Task statement:
Everything from the line with "obj.data.transform(world)" to the end of the data should be restated word for word, and nothing before it.

Data segment:
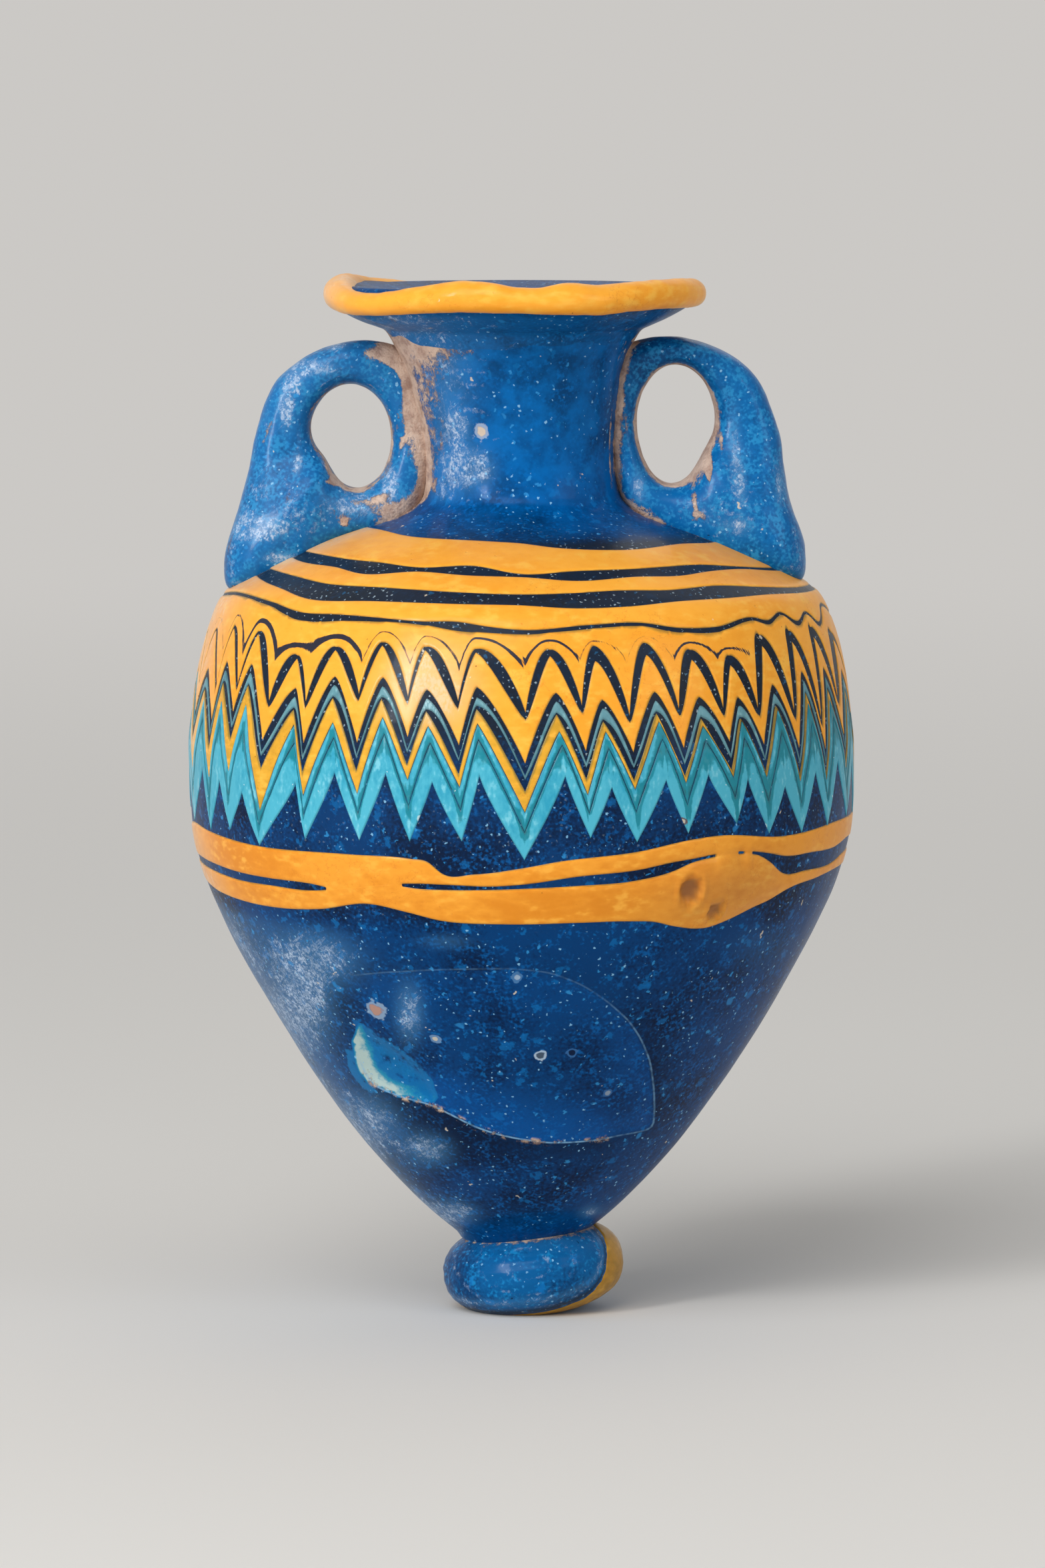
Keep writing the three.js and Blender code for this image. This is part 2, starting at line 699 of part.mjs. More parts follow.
function knobBand(outer, inner, margin) {
  const columns = [];
  const half = (KNOB_TRAIL_WIDTH / 2 + margin) / knobSkin.length;
  for (let i = 0; i < KNOB_SIDES; i++) {
    const angle = (i * FULL_TURN) / KNOB_SIDES;
    const a = THREE.MathUtils.degToRad(angle);
    const slant = KNOB_TRAIL_SIDE_RISE * Math.sin(a) - KNOB_TRAIL_FRONT_DROP * Math.cos(a);
    const along = knobSkin.alongAt(KNOB_TRAIL_LEVEL + slant);
    columns.push({ top: { angle, along: along + half }, bottom: { angle, along: along - half } });
  }
  return toSolid(setAskew(ribbon(knobSkin, columns, outer, inner, 2, true)));
}

function knobGeometry() {
  const points = [];
  for (let i = 0; i <= KNOB_ROWS; i++) points.push(knobSkin.profileAt(i / KNOB_ROWS, 0));
  const ball = toSolid(setAskew(turned(points, KNOB_SIDES)));
  const bed = knobBand(-OVERRUN, BED_DEPTH, FIT);
  return toGeometry(ball.intersect(slab(0, KNOB_SEAT)).subtract(bed));
}

function knobTrailGeometry() {
  const band = knobBand(0, TRAIL_THICKNESS, 0);
  return toGeometry(band.intersect(slab(KNOB_TRAIL_LIFT, KNOB_SEAT - FIT)));
}

// Handles

// The ring's outer edge: points in the plane of the handle, out from its hole's middle and
// up, each with the rod's depth there.
function handleEdge(handle, padDirection, padDistance) {
  const { innerLimb, outerLimb, limbDepth, archShares } = handle;
  const bite = innerLimb + HANDLE_BITE;
  const arch = archShares.map((share) => share * outerLimb);
  const widths = [...arch, bite, bite, bite + HANDLE_BITE, outerLimb];
  const place = (angle, distance, depthShare) => {
    const a = THREE.MathUtils.degToRad(angle);
    return new THREE.Vector3(
      distance * Math.cos(a),
      distance * Math.sin(a),
      (depthShare * limbDepth) / 2,
    );
  };
  const points = RING_DEPTH_SHARES.map(({ angle, depthShare }, i) =>
    place(angle, holeRadius(handle, angle) + widths[i], depthShare),
  );
  for (const { turn, reachShare, depthShare } of PAD_SHARES) {
    points.push(place(FULL_TURN + padDirection + turn, padDistance * reachShare, depthShare));
  }
  return new THREE.CatmullRomCurve3(points, true, "centripetal");
}

// Distance from the middle of the hole to its edge, which is an oval a little like an egg,
// pinched at its outer foot where the pad fills it.
function holeRadius({ holeHalfWidth, holeHalfHeight, eggShare, pinchShare }, angle) {
  const a = THREE.MathUtils.degToRad(angle);
  const oval = 1 / Math.hypot(Math.cos(a) / holeHalfWidth, Math.sin(a) / holeHalfHeight);
  const pinch = Math.max(0, Math.cos(a + Math.PI / 4)) ** 4;
  return oval * (1 + eggShare * Math.sin(a) - pinchShare * pinch);
}

function handleGeometry(handle) {
  const { side, holeHalfWidth, holeRise, innerLimb, padReachShare } = handle;
  const middleOut = NECK_RADIUS + innerLimb + holeHalfWidth;
  const middleUp = NECK_ROOT + holeRise;
  const padRadius = padReachShare * BELLY_RADIUS;
  const landing = shoulderAt(padRadius);
  const padDirection = THREE.MathUtils.radToDeg(
    Math.atan2(landing - middleUp, padRadius - middleOut),
  );
  const padDistance = Math.hypot(landing - middleUp, padRadius - middleOut);
  const edge = handleEdge(handle, padDirection, padDistance);
  const sections = [];
  for (let i = 0; i < HANDLE_STEPS; i++) {
    const outer = edge.getPoint(i / HANDLE_STEPS);
    const reach = Math.hypot(outer.x, outer.y);
    const direction = Math.atan2(outer.y, outer.x);
    const hole = holeRadius(handle, THREE.MathUtils.radToDeg(direction));
    const section = [];
    for (let j = 0; j < ROD_SIDES; j++) {
      const turn = (2 * Math.PI * j) / ROD_SIDES;
      const out = (hole + reach) / 2 + ((reach - hole) / 2) * Math.cos(turn);
      section.push(
        new THREE.Vector3(
          side * (middleOut + out * Math.cos(direction)),
          outer.z * Math.sin(turn),
          middleUp + out * Math.sin(direction),
        ),
      );
    }
    sections.push(side > 0 ? section : section.reverse());
  }
  const ring = toSolid(loft(sections, true));
  const seat = toSolid(leanNeck(toGeometry(bodyBlank(FIT))));
  return toGeometry(ring.subtract(seat));
}

// Height of the shoulder at a radius.
function shoulderAt(radius) {
  let low = BELLY_LEVEL;
  let high = NECK_ROOT;
  for (let i = 0; i < BISECTIONS; i++) {
    const middle = (low + high) / 2;
    if (bodySkin.profileAt(bodySkin.alongAt(middle), 0).x > radius) low = middle;
    else high = middle;
  }
  return low;
}

// Assembly

const blueGlass = { color: 0x0d4a86, roughness: 0.22, metalness: 0 };
const yellowGlass = { color: 0xf2a030, roughness: 0.32, metalness: 0 };
const turquoiseGlass = { color: 0x4db4c4, roughness: 0.3, metalness: 0 };

function piece(name, geometry, finish) {
  const mesh = new THREE.Mesh(geometry, new THREE.MeshStandardMaterial(finish));
  mesh.name = name;
  mesh.geometry.computeVertexNormals();
  return mesh;
}

const rim = new THREE.Group();
rim.position.set(NECK_LEAN, 0, NECK_TOP);
rim.add(
  piece("rim_disc", rimDiscGeometry(), blueGlass),
  piece("rim_trail", toGeometry(roll(0)), yellowGlass),
);

const combed = COLUMNS_PER_STROKE / 2;
const yellowEnd = PLAIN_TURNS + 2;
const turquoiseStart = yellowEnd + 2;
const turns = LINES.length - 1;
const trails = new THREE.Group();
trails.add(
  piece("shoulder_trail", toGeometry(woundTrail(0, PLAIN_TURNS, combed)), yellowGlass),
  piece("zigzag_yellow_trail", toGeometry(woundTrail(PLAIN_TURNS, yellowEnd, 1)), yellowGlass),
  piece(
    "zigzag_turquoise_thread",
    toGeometry(woundTrail(yellowEnd, yellowEnd + 1, combed)),
    turquoiseGlass,
  ),
  piece(
    "zigzag_yellow_thread",
    toGeometry(woundTrail(yellowEnd + 1, turquoiseStart, combed)),
    yellowGlass,
  ),
  piece(
    "zigzag_turquoise_trail",
    toGeometry(woundTrail(turquoiseStart, turns, combed)),
    turquoiseGlass,
  ),
  piece("lower_trail", lowerTrailGeometry(), yellowGlass),
);

const foot = new THREE.Group();
foot.add(
  piece("base_knob", knobGeometry(), blueGlass),
  piece("knob_trail", knobTrailGeometry(), yellowGlass),
);

const amphoriskos = new THREE.Group();
amphoriskos.add(
  piece("vessel_body", bodyGeometry(), blueGlass),
  piece("handle_left", handleGeometry(LEFT_HANDLE), blueGlass),
  piece("handle_right", handleGeometry(RIGHT_HANDLE), blueGlass),
  rim,
  trails,
  foot,
);

export default amphoriskos;
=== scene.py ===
"""A core-formed glass amphoriskos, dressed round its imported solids.

Lengths are in millimetres and angles in degrees, counted round the upright axis from the
front towards the right-hand handle, unless a name says otherwise. The meshes are laid out
in millimetres and scaled to metres where they become pieces.
"""
import logging
import math
from collections.abc import Callable, Sequence
from dataclasses import dataclass, field
from enum import Enum
from typing import Any, Union

import bmesh
import bpy
import numpy as np
from bpy.types import Light, Material, Mesh, Node, NodeSocket, NodeTree, Object
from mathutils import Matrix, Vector
from mathutils.bvhtree import BVHTree


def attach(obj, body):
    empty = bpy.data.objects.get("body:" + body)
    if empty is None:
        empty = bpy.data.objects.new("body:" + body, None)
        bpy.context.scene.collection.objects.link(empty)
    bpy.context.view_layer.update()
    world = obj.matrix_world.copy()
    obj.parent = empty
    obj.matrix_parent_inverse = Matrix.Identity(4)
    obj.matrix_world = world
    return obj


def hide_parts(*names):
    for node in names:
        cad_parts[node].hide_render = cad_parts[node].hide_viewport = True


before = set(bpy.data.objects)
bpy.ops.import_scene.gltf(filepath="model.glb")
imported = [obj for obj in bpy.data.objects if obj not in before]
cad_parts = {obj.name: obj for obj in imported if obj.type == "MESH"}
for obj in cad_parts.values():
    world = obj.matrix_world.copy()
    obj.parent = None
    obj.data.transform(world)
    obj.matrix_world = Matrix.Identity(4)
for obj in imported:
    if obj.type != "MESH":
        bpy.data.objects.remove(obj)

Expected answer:
    obj.data.transform(world)
    obj.matrix_world = Matrix.Identity(4)
for obj in imported:
    if obj.type != "MESH":
        bpy.data.objects.remove(obj)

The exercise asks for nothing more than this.